-------- Given data --------
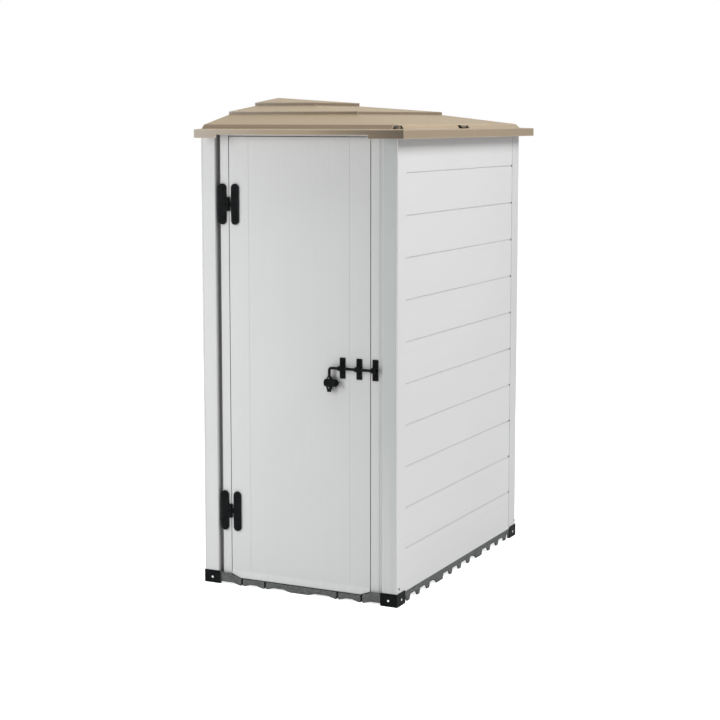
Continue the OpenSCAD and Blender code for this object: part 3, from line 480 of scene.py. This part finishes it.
# %% [markdown]
# ## The black fittings
#
# The hinges, the foot brackets, and the grip and straps of the bolt are black plastic with
# a fine pebble grain. The screws of the hinges and straps are as black, and share it. The
# bolt's rod and arm are steel under a black coat, a little smoother, with the coat rubbed
# thin on its edges. Both finishes reflect little, so that they stay black in bright light.
# Pure black would look like a hole in the picture, so the colour is a very dark grey that
# varies a little.

# %% Black plastic and black coat
near_black = (0.007, 0.0075, 0.008)
black_cloud_scale = 40.0
pebble_scale = 1400.0
black_rubbed_width = 0.0012


def black_finish(name, roughness, gloss, pebble_depth, rubbed):
    finish, shader = new_finish(name, roughness, gloss=gloss)
    cloud = noise(finish, black_cloud_scale)
    cloudy = two_tone(finish, cloud, pattern_low, pattern_high,
                      shade(near_black, 0.7), shade(near_black, 1.5))
    with_edges = blend_colours(finish, edge_mask(finish, black_rubbed_width), cloudy, rubbed)
    finish.node_tree.links.new(with_edges, shader.inputs["Base Color"])
    relief(finish, shader, noise(finish, pebble_scale, detail=2.0), pebble_depth)
    tell(finish)
    return finish


black_plastic = black_finish("black_plastic", roughness=0.55, gloss=0.03,
                             pebble_depth=0.00025, rubbed=(0.022, 0.022, 0.024))
black_coat = black_finish("black_coat", roughness=0.42, gloss=0.05,
                          pebble_depth=0.00008, rubbed=(0.036, 0.036, 0.036))

# %% [markdown]
# ## The metals
#
# The screws in the foot brackets are bright zinc, and the beam inside is galvanised, with
# the cloudy spangle that zinc leaves on steel. The four screws low on the posts, the rivets
# of the bolt and the screws of the roof's clips are darker, and the pins of the hinges are
# almost black. A metal's colour tints all that it mirrors, so the same recipe with a darker
# colour gives a darker metal that still glints.

# %% Metals
upright_marks = (1, 1, 0.15)
mark_scale = 1500.0
mark_depth = 0.00004
metal_rubbed_width = 0.0006


def metal(name, colour, roughness, cloud_scale, dark=0.8):
    finish, shader = new_finish(name, roughness, metallic=1.0)
    cloud = noise(finish, cloud_scale, detail=4.0)
    cloudy = two_tone(finish, cloud, pattern_low, pattern_high,
                      shade(colour, dark), shade(colour, 1.1))
    edges = edge_mask(finish, metal_rubbed_width)
    with_edges = blend_colours(finish, edges, cloudy, shade(colour, 1.2))
    finish.node_tree.links.new(with_edges, shader.inputs["Base Color"])
    relief(finish, shader, noise(finish, mark_scale, stretch=upright_marks), mark_depth)
    tell(finish)
    return finish


bright_zinc = metal("bright_zinc", (0.66, 0.67, 0.68), roughness=0.34, cloud_scale=160.0)
dark_zinc = metal("dark_zinc", (0.10, 0.10, 0.105), roughness=0.45, cloud_scale=160.0)
pin_metal = metal("pin_metal", (0.035, 0.035, 0.037), roughness=0.4, cloud_scale=160.0)
galvanised = metal("galvanised_steel", (0.52, 0.53, 0.54), roughness=0.42,
                   cloud_scale=70.0, dark=0.65)

# %% [markdown]
# ## Each piece gets its finish
#
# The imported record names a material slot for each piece. Most slots have one finish. Some
# screws look darker than the others, and the right front post has the shaded copy of the
# frame resin, painted darker for the shade on it, so these pieces are named one by one.

# %% Give each piece its finish
finish_of_slot = {
    "wall_plastic": wall_resin,
    "frame_plastic": frame_resin,
    "door_plastic": door_resin,
    "roof_plastic": roof_resin,
    "floor_plastic": floor_resin,
    "black_plastic": black_plastic,
    "black_metal": black_coat,
    "pin_steel": pin_metal,
    "screw_steel": bright_zinc,
    "beam_steel": galvanised,
}
own_finish = {
    "post_screws": dark_zinc,
    "bolt_rivets": dark_zinc,
    "roof_clip_screws": dark_zinc,
    "post_front_right": shaded_frame_resin,
}
slot_of = {s["node"]: s["material_slot"] for s in frame["record"]["subparts"]}
for name, piece in frame["nodes"].items():
    piece.data.materials.clear()
    piece.data.materials.append(own_finish.get(name, finish_of_slot[slot_of[name]]))
print("finished", len(slot_of), "pieces")

# %% [markdown]
# ## Soft edges
#
# No moulded edge is quite sharp. Its small radius catches a line of light, and that line is
# what makes plastic look like plastic. The model's edges are sharp, and its flat faces are
# cut into long thin triangles. Rounded edges could be modelled one by one, but four
# modifiers do the same for a whole piece at once:
#
# - Weld joins the faces at their corners;
# - Decimate, set to planar, makes one face of the triangles that lie in one plane;
# - Bevel rounds the edges that are steeper than 35 degrees;
# - Weighted Normal shades by the largest face at each corner, so that a flat panel beside a
#   small curve stays flat, with no slanted streaks along the old triangles.
#
# The radius, in metres, fits the piece: wide on the roof and the posts, fine on the
# fittings. The slot of the steel screws and rivets has none, because they are so small that
# a rounded edge wouldn't show.

# %% Round the edges
edge_radius = {
    "wall_plastic": 0.0007,
    "frame_plastic": 0.0012,
    "door_plastic": 0.0012,
    "roof_plastic": 0.0019,
    "floor_plastic": 0.0006,
    "black_plastic": 0.0008,
    "black_metal": 0.0006,
    "pin_steel": 0.0003,
    "beam_steel": 0.0006,
}
same_corner = 0.00001
same_plane = math.radians(0.2)
sharp_edge = math.radians(35)


def soften(piece, radius):
    weld = piece.modifiers.new("join_faces", "WELD")
    weld.merge_threshold = same_corner
    flat = piece.modifiers.new("one_face_per_plane", "DECIMATE")
    flat.decimate_type = "DISSOLVE"
    flat.angle_limit = same_plane
    rounded = piece.modifiers.new("soft_edge", "BEVEL")
    rounded.width = radius
    rounded.segments = 2
    rounded.limit_method = "ANGLE"
    rounded.angle_limit = sharp_edge
    rounded.use_clamp_overlap = True
    shaded = piece.modifiers.new("flat_panels", "WEIGHTED_NORMAL")
    shaded.mode = "FACE_AREA"
    shaded.weight = 100


for name, piece in frame["nodes"].items():
    if slot_of[name] in edge_radius:
        soften(piece, edge_radius[slot_of[name]])
print("softened", sum(bool(p.modifiers) for p in frame["nodes"].values()), "pieces")

# %% [markdown]
# ## White only to the eye
#
# The shed stands on a white floor in front of nothing else. White paper in a studio needs so
# much light that a pale wall beside it burns out. So the floor and the sky are white only
# where a ray comes from the eye, straight, mirrored or through glass, and to all other
# light they are plain. Light Path tells these rays apart.


# %% Rays that see white
def rays_of_the_eye(nodes, links):
    path = nodes.new("ShaderNodeLightPath")
    straight_or_mirrored = nodes.new("ShaderNodeMath")
    straight_or_mirrored.operation = "MAXIMUM"
    links.new(path.outputs["Is Camera Ray"], straight_or_mirrored.inputs[0])
    links.new(path.outputs["Is Glossy Ray"], straight_or_mirrored.inputs[1])
    any_of_them = nodes.new("ShaderNodeMath")
    any_of_them.operation = "MAXIMUM"
    links.new(straight_or_mirrored.outputs["Value"], any_of_them.inputs[0])
    links.new(path.outputs["Is Transmission Ray"], any_of_them.inputs[1])
    return any_of_them.outputs["Value"]


def white_to_the_eye(nodes, links, plain, white):
    mixed = nodes.new("ShaderNodeMixShader")
    links.new(rays_of_the_eye(nodes, links), mixed.inputs[0])
    links.new(plain.outputs[0], mixed.inputs[1])
    links.new(white.outputs[0], mixed.inputs[2])
    return mixed.outputs["Shader"]


# %% [markdown]
# ## The studio floor
#
# The floor is one very large square, so that its edge is far away. To the eye it is white
# paper that also glows. The lamps still light it, so the shed's shadow stays on it. To all
# other light it is plain paper without the glow.

# %% Studio floor
paper_plain = (0.8, 0.8, 0.8, 1)
paper_white = (0.92, 0.92, 0.92, 1)
paper_glow = 0.8
half_floor = 40.0


def white_floor():
    finish = bpy.data.materials.new("white_floor")
    finish.use_nodes = True
    nodes, links = finish.node_tree.nodes, finish.node_tree.links
    nodes.clear()
    output = nodes.new("ShaderNodeOutputMaterial")
    plain = nodes.new("ShaderNodeBsdfDiffuse")
    plain.inputs["Color"].default_value = paper_plain
    painted = nodes.new("ShaderNodeBsdfDiffuse")
    painted.inputs["Color"].default_value = paper_white
    glow = nodes.new("ShaderNodeEmission")
    glow.inputs["Strength"].default_value = paper_glow
    bright = nodes.new("ShaderNodeAddShader")
    links.new(painted.outputs[0], bright.inputs[0])
    links.new(glow.outputs[0], bright.inputs[1])
    links.new(white_to_the_eye(nodes, links, plain, bright), output.inputs["Surface"])
    return finish


floor_mesh = bpy.data.meshes.new("studio_floor")
corners = [(x * half_floor, y * half_floor, 0) for x, y in ((-1, -1), (1, -1), (1, 1), (-1, 1))]
floor_mesh.from_pydata(corners, [], [(0, 1, 2, 3)])
studio_floor = bpy.data.objects.new("studio_floor", floor_mesh)
scene.collection.objects.link(studio_floor)
floor_mesh.materials.append(white_floor())
print("floor:", 2 * half_floor, "m square")

# %% [markdown]
# ## The sky
#
# The sky gives an even, weak light from all sides, as a big white tent does. To the eye it
# is plain white, which is the backdrop of the picture.

# %% Sky
sky_strength = 0.3
sky_white = (1, 1, 1, 1)

world = bpy.data.worlds.new("studio")
scene.world = world
world.use_nodes = True
sky_nodes, sky_links = world.node_tree.nodes, world.node_tree.links
sky_nodes.clear()
sky_output = sky_nodes.new("ShaderNodeOutputWorld")
sky_light = sky_nodes.new("ShaderNodeBackground")
sky_light.inputs["Color"].default_value = sky_white
sky_light.inputs["Strength"].default_value = sky_strength
sky_seen = sky_nodes.new("ShaderNodeBackground")
sky_seen.inputs["Color"].default_value = sky_white
sky_links.new(white_to_the_eye(sky_nodes, sky_links, sky_light, sky_seen),
              sky_output.inputs["Surface"])
print("sky strength:", sky_strength)

# %% [markdown]
# ## The lamps
#
# Four lamps shape the shed. Each is a rectangle, 0.7 to 2.4 m on a side, because a large
# lamp makes a soft shadow and a broad, quiet highlight:
#
# - the key lamp stands in front on the left, and lights the door and the post beside it;
# - the side lamp hangs on the right, and makes the long wall the brightest face;
# - the top lamp lies over the roof, and brings out its steps;
# - the back lamp stands behind on the left, for whoever walks round the shed.
#
# The side and back lamps would show as a white bar in the roof, so glossy rays miss them.


# %% Lamps
def lamp(name, place, target, width, height, power):
    data = bpy.data.lights.new(name, "AREA")
    data.shape = "RECTANGLE"
    data.size = width
    data.size_y = height
    data.energy = power
    lamp_object = bpy.data.objects.new(name, data)
    lamp_object.location = place
    direction = Vector(target) - Vector(place)
    lamp_object.rotation_euler = direction.to_track_quat("-Z", "Y").to_euler()
    lamp_object.visible_camera = False
    scene.collection.objects.link(lamp_object)
    return lamp_object


lamp("key_lamp", place=(-1.8, -2.5, 1.5), target=(0.0, -0.6, 0.9),
     width=0.7, height=2.4, power=43)
side_lamp = lamp("side_lamp", place=(3.4, -0.6, 4.4), target=(0.4, 0.0, 0.9),
                 width=1.2, height=2.0, power=145)
lamp("top_lamp", place=(0.0, -0.5, 5.0), target=(0.0, 0.0, 1.8),
     width=2.0, height=2.0, power=80)
back_lamp = lamp("back_lamp", place=(-3.2, 3.8, 2.6), target=(0.0, 0.3, 0.9),
                 width=2.4, height=2.4, power=110)
for quiet_lamp in (side_lamp, back_lamp):
    quiet_lamp.visible_glossy = False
--------
> Exercise prompt: Look at the material above and copy, word for word, its lines from the first through the one containing "black_rubbed_width = 0.0012".

> Result:
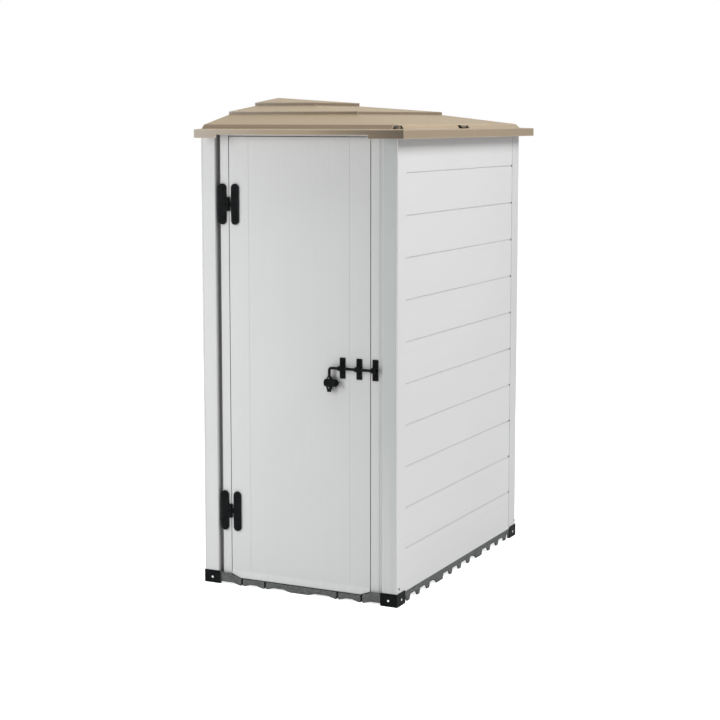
Continue the OpenSCAD and Blender code for this object: part 3, from line 480 of scene.py. This part finishes it.
# %% [markdown]
# ## The black fittings
#
# The hinges, the foot brackets, and the grip and straps of the bolt are black plastic with
# a fine pebble grain. The screws of the hinges and straps are as black, and share it. The
# bolt's rod and arm are steel under a black coat, a little smoother, with the coat rubbed
# thin on its edges. Both finishes reflect little, so that they stay black in bright light.
# Pure black would look like a hole in the picture, so the colour is a very dark grey that
# varies a little.

# %% Black plastic and black coat
near_black = (0.007, 0.0075, 0.008)
black_cloud_scale = 40.0
pebble_scale = 1400.0
black_rubbed_width = 0.0012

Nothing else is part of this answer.